More middle-of-the-road climate change efforts like a carbon fee bill proposed by South Florida Democratic Rep. Ted Deutch have stalled, and fewer Republicans than at the beginning of Trump’s term are backing bills to tax carbon emissions. Deutch’s carbon fee bill in the most recent Congress garnered just one Republican co-sponsor, Florida Rep. Francis Rooney, who is no longer in office.
Curbelo, though he’s no longer in office, has continued to argue that there’s enough middle ground to pass legislation. He wrote a letter to Biden on Wednesday saying he believes there ares enough Republicans willing to work on climate-related legislation to pass something with bipartisan support.

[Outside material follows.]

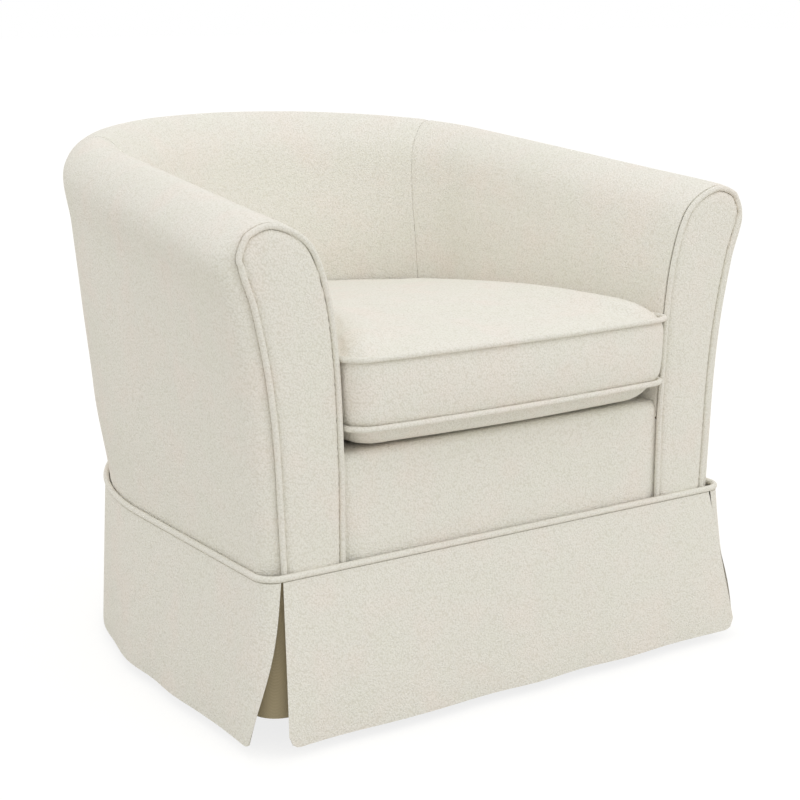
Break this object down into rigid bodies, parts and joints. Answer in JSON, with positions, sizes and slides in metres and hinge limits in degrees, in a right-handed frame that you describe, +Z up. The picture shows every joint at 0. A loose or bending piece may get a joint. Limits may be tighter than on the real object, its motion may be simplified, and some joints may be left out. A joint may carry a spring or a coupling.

“I assure you there are Republicans in Congress who will listen and who understand the significance and seriousness of this matter,” Curbelo wrote. “While it might be tempting for some to continue weaponizing this issue for political gain, regrettably there is no time for such games.”
Biden has acknowledged that he’ll need Congress to make major progress on fighting climate change. The Paris Agreement is a mostly symbolic pact that doesn’t penalize countries who fail to meet their emission reduction targets, allowing countries like China to continue polluting.
“We’re going to combat climate change in a way we have not before,” Biden said just before he signed the executive order, plus another to cancel construction on the Keystone XL oil pipeline. “They are just executive actions. They are important but we’re going to need legislation for a lot of the things we’re going to do.”
Miami Herald reporter Alex Harris contributed to this report.